Financing the Transition: A Contentious Climate Finance Debate
The issue of climate finance remains a key sticking point, with leaders struggling to reconcile the scale of needed funding with the willingness of wealthier nations to contribute. Developing nations have long sought a substantial annual commitment from developed countries, with the latest draft agreement proposing a figure of at least $1.3 trillion. This target far exceeds the current annual contributions of around $100 billion provided by wealthier countries, including the U.S., the EU, and Japan.

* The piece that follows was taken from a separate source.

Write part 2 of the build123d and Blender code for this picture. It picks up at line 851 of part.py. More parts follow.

However, economic pressures at home have made some wealthier nations hesitant to pledge substantial new funds. In contrast, developing nations argue that meaningful financial support is essential for them to build climate resilience and transition to cleaner energy sources. This financing gap highlights an unresolved tension: whether wealthier nations will step up their contributions or maintain the status quo, potentially leaving the most vulnerable countries to face the consequences of climate change largely unaided.
Climate Insider Analysis
The divergent positions at COP29 illustrate a complex balancing act in global climate strategy. On one side, the immediate, existential needs of climate-vulnerable nations, like Tuvalu and the Bahamas, reflect a moral imperative for swift action and substantial financial support. The commitment sought by developing nations, at $1.3 trillion annually, underscores the scale of the challenge and signals the inadequacy of current pledges. Without bridging this funding gap, these countries will face significant risks and escalating climate impacts.

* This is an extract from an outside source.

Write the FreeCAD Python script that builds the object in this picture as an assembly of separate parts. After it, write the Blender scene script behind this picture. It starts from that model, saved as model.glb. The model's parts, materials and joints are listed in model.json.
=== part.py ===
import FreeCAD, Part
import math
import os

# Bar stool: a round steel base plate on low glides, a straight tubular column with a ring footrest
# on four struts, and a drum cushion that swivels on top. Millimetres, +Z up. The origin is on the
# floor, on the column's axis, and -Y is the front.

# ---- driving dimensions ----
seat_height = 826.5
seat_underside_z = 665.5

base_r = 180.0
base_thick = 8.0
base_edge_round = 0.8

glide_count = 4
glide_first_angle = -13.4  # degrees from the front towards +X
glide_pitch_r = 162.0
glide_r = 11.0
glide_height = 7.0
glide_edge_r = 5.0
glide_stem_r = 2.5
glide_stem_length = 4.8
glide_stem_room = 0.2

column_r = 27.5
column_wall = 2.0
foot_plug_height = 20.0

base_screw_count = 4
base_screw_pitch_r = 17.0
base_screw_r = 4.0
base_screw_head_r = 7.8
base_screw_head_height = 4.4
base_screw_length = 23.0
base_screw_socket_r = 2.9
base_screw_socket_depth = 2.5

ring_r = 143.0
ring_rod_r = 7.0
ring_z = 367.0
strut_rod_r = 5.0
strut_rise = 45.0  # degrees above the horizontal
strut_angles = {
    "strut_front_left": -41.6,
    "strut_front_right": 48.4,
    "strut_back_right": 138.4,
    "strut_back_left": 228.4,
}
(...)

Conversely, wealthier nations like Italy and Greece, concerned about industrial competitiveness, are advocating for a more measured pace to avoid economic disruptions. While these perspectives highlight legitimate considerations about social and economic stability, the record-high emissions data indicates that the “slower” approach may not suffice to meet critical climate targets. As debates continue over finance and timelines, the question remains: will the global community prioritize immediate climate stabilization, or will pragmatism around economic concerns continue to slow collective action?
Ultimately, COP29 underscores the challenges of aligning diverse national interests with urgent climate goals. Climate Insider anticipates that bridging these divides will be crucial in the months ahead, as leaders prepare to meet the rapidly approaching carbon-neutrality deadlines that the latest research now demands.